Start Given information
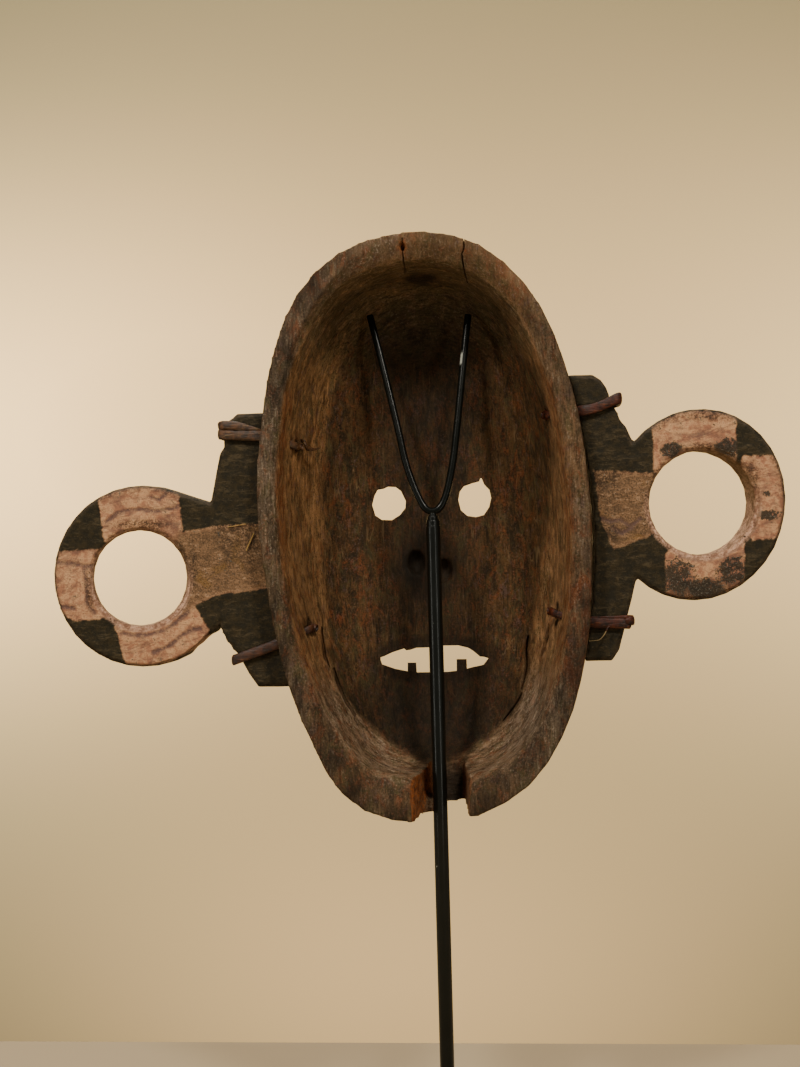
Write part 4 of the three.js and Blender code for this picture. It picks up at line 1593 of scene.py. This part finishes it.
@dataclass
class EarBoard:
    """A plate and ring sawn from one board, with its painted fields.

    Lengths are in millimetres and places are x and z in the mask's frame. A break is its place, how far it stands
    out and how torn it is. A straw is its line and its thickness.
    """

    side: Side
    centre: tuple
    radii: tuple
    turn: float
    hole: tuple
    hole_radius: float
    fields: tuple
    worn_field: tuple
    veins: tuple
    grimes: tuple
    mottles: tuple
    breaks: tuple
    straws: tuple = ()
    lean: float = 0.26
    back: float = 22.0
    voxel: float = 1.15

    def build(self) -> bpy.types.Object:
        """Model the ear from its CAD form.

        Returns:
            The finished piece.
        """
        node = f"ear_{self.side.name.lower()}"
        ear = copy_of(node, f"{node}_wood")
        apply_modifier(ear, "REMESH", mode="VOXEL", voxel_size=self.voxel * MM, use_smooth_shade=True)
        apply_modifier(ear, "SMOOTH", factor=0.5, iterations=2)
        self.wear(ear)
        self.mark(ear)
        self.strew(ear)
        ear.data.materials.append(ear_material())
        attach(ear, "root")
        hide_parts(node)
        return ear

    def wear(self, ear: bpy.types.Object) -> None:
        """Press in facets, chipped arrises, the eased hole and the ragged break."""
        points, normals = points_of(ear)
        edge = edge_wear(normals)
        seed = 100 + self.side.value
        flat = ease(np.abs(normals[:, 1]), 0.6, 0.95)
        swell = 0.5 + 0.5 * soft_noise(points, (30, 9, 4), seed)
        depth = flat * (0.45 * scoops(points, (22, 12, 9), seed) + 0.3 * swell)
        depth += (1 - flat) * 0.35 * scoops(points, (15, 24, 15), seed + 9)
        chips = ease(soft_noise(points, (6, 6, 5), seed + 17), 0.12, 0.5)
        depth += edge * (0.25 + 1.1 * chips)
        x, y, z = points.T
        inner = self.from_hole(points)
        lower = ease(z, self.hole[1] + 12, self.hole[1] - 18)
        depth += (y > -self.back - 6) * ease(inner, 4.2, 0.6) * flat * (0.4 + 1.2 * lower)
        cells = scoops(points, (4.5, 9, 5), seed + 29)
        for place_x, place_z, out, torn in self.breaks:
            rough = ease(np.hypot(x - place_x, z - place_z), 16, 6)
            depth += rough * (1 - flat) * (torn * (1.2 + 2.2 * cells) - out)
        for line in self.veins:
            depth += 0.5 * ease(line_distance(points, line), 1.6, 0.3) * (y > -self.back - 4)
        move_points(ear, points - normals * depth[:, None])

    def from_hole(self, points: np.ndarray) -> np.ndarray:
        """Measure how far points lie outside the slanting hole."""
        x, y, z = points.T
        return np.hypot(x - self.hole[0] - self.lean * (-y - self.back), z - self.hole[1]) - self.hole_radius

    def mark(self, ear: bpy.types.Object) -> None:
        """Keep on the mesh where paint, wear and bare wood are, with the painted light and shade of each hole's lip.
        """
        points, normals = points_of(ear)
        x, _, z = points.T
        turn = math.radians(self.turn)
        across, upward = x - self.centre[0], z - self.centre[1]
        wide = (across * math.cos(turn) + upward * math.sin(turn)) / self.radii[0]
        tall = (upward * math.cos(turn) - across * math.sin(turn)) / self.radii[1]
        ring = (1 - np.hypot(wide, tall)) * min(self.radii)
        inner = self.from_hole(points)
        sheltered = np.minimum(ring - 1.2, inner + 3.0)
        parts = [np.minimum(field_depth(points, list(corners)), sheltered) for corners in self.fields]
        square = field_depth(points, list(self.worn_field))
        depth = np.maximum(np.max(parts, axis=0), square)
        store(ear, "paint", np.clip(depth, -10, 10) / 10)
        store(ear, "fade", np.clip(ease(square, -5, 4) * 0.9 + 0.08, 0, 1))
        wobble = soft_noise(points, (6, 6, 6), 91)
        in_hole = ease(np.abs(normals[:, 1]), 0.9, 0.6) * ease(inner, 6, 3.5)
        below = ease(z, self.hole[1] + 16, self.hole[1] - 14)
        vein = np.zeros(len(points))
        for line in self.veins:
            vein = np.maximum(vein, ease(line_distance(points, line) + 0.9 * wobble, 2.4, 0.6))
        lip = ease(inner + 0.8 * wobble, 4.8, 3.0) * (1 - in_hole)
        # Painted shade: the lip's upper half is darkened with the grime, where it faces down.
        grime_and_shade = np.maximum(self.spots(points, self.grimes), 0.75 * lip * (1 - below))
        rim_grime = ease(ring + wobble, 7.0, 1.5) * ease(z, self.centre[1] - 10, self.centre[1] + 25)
        store(ear, "vein", vein * (1 - in_hole))
        store(ear, "grime_and_shade", np.maximum(grime_and_shade, 0.85 * rim_grime) * (1 - in_hole))
        # Painted light: the lip and the hole's wall are paler only below the hole, where they face up.
        store(ear, "lip", np.maximum(lip * below, in_hole * below * 0.6))
        store(ear, "mottle", self.spots(points, self.mottles))
        store(ear, "bare", in_hole)
        store(ear, "edge", edge_wear(normals) * (1 - in_hole))

    def spots(self, points: np.ndarray, places: tuple) -> np.ndarray:
        """Lay out soft-edged round spots.

        Args:
            points: Points in the mask's frame.
            places: Each spot's x, z and half sizes.

        Returns:
            Shares from 0 to 1.
        """
        x, _, z = points.T
        most = np.zeros(len(points))
        for px, pz, wide, tall in places:
            most = np.maximum(most, ease(np.hypot((x - px) / wide, (z - pz) / tall), 1.45, 0.55))
        return most

    def strew(self, ear: bpy.types.Object) -> None:
        """Lay the loose straws on the board."""
        store(ear, "straw", np.zeros(len(ear.data.vertices)))
        if not self.straws:
            return
        straws = []
        for index, (line, thick) in enumerate(self.straws):
            straw = strand(f"straw_{index}", line, 12, ((0, thick),), 1.0, (0.0, 1.0, 0.0), 6)
            store(straw, "straw", np.ones(len(straw.data.vertices)))
            straws.append(straw)
        join(ear, straws)


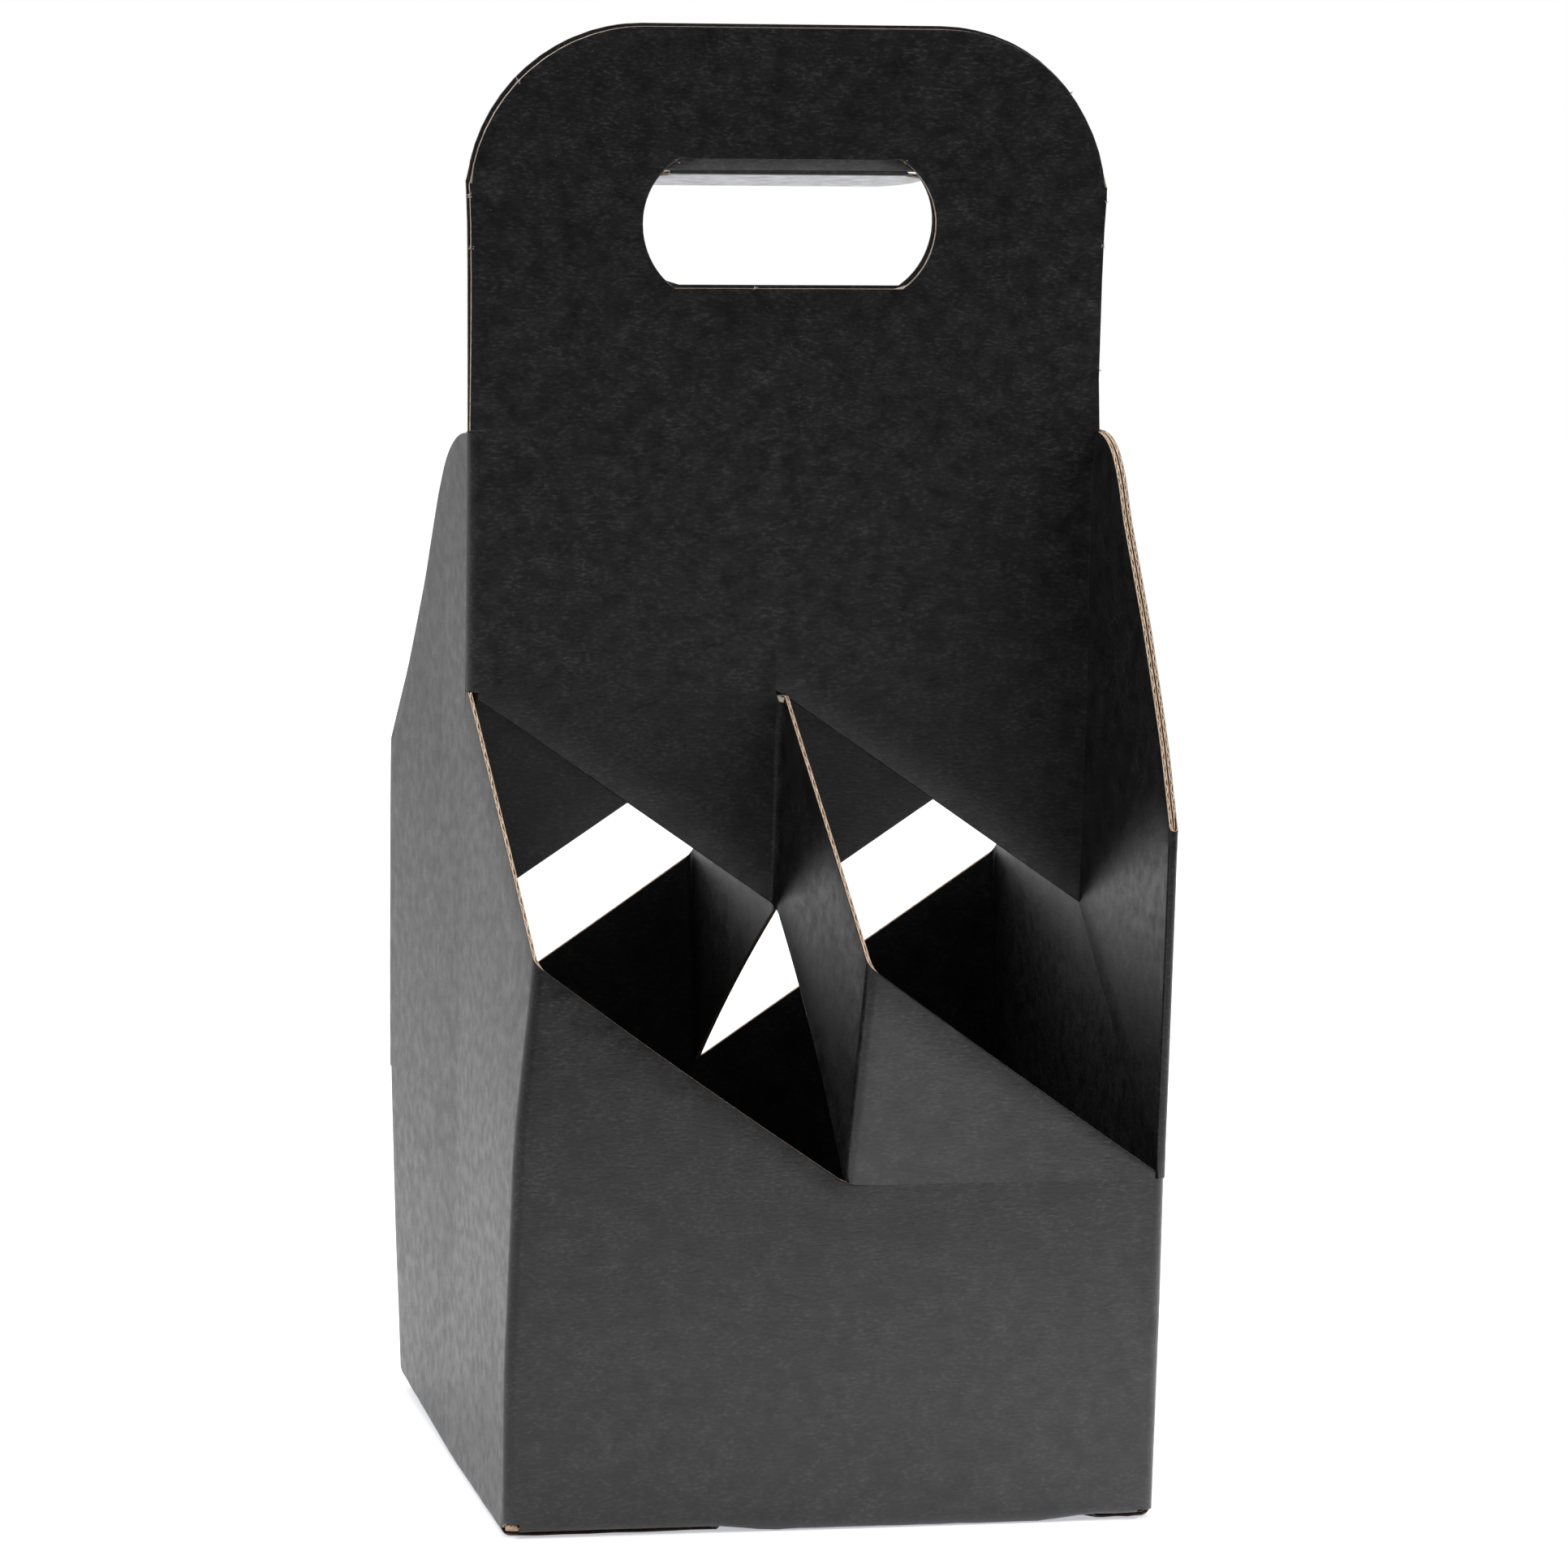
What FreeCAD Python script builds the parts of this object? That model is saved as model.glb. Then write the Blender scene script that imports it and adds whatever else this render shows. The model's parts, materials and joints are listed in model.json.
End Given information
Task requirements ::
Only the lines from the top of the data through the line that contains "its painted fields." should be quoted, exactly as they stand.

Written response ::
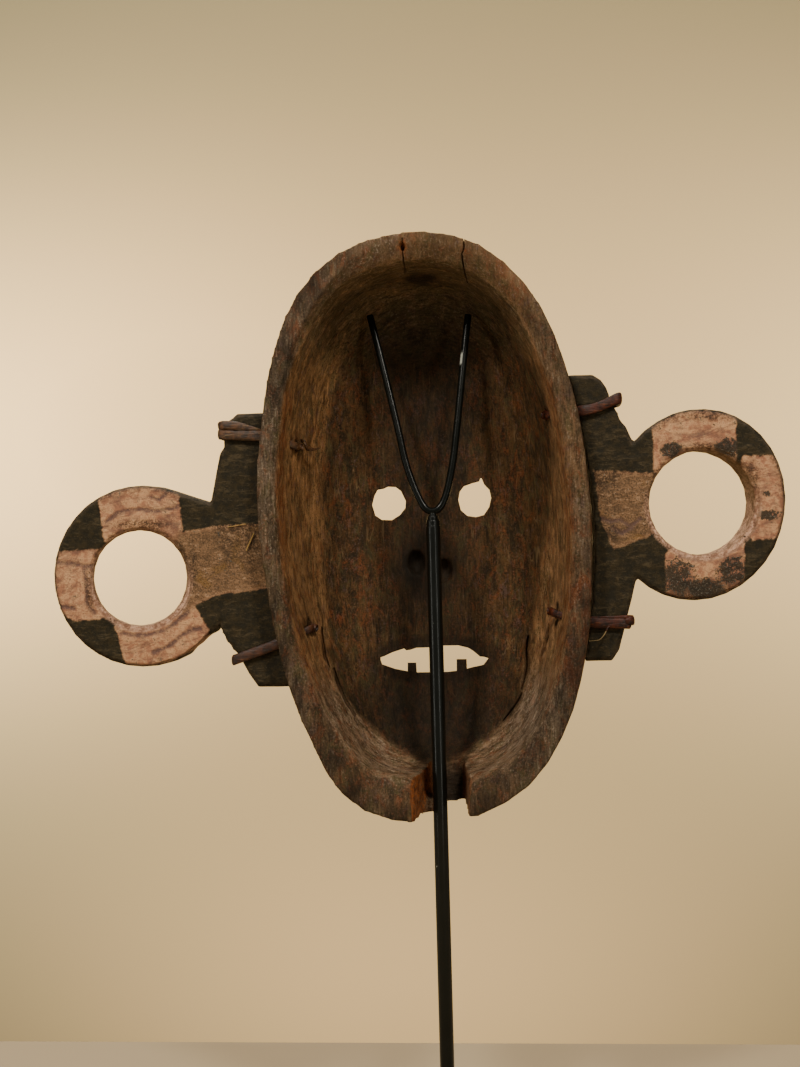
Write part 4 of the three.js and Blender code for this picture. It picks up at line 1593 of scene.py. This part finishes it.
@dataclass
class EarBoard:
    """A plate and ring sawn from one board, with its painted fields.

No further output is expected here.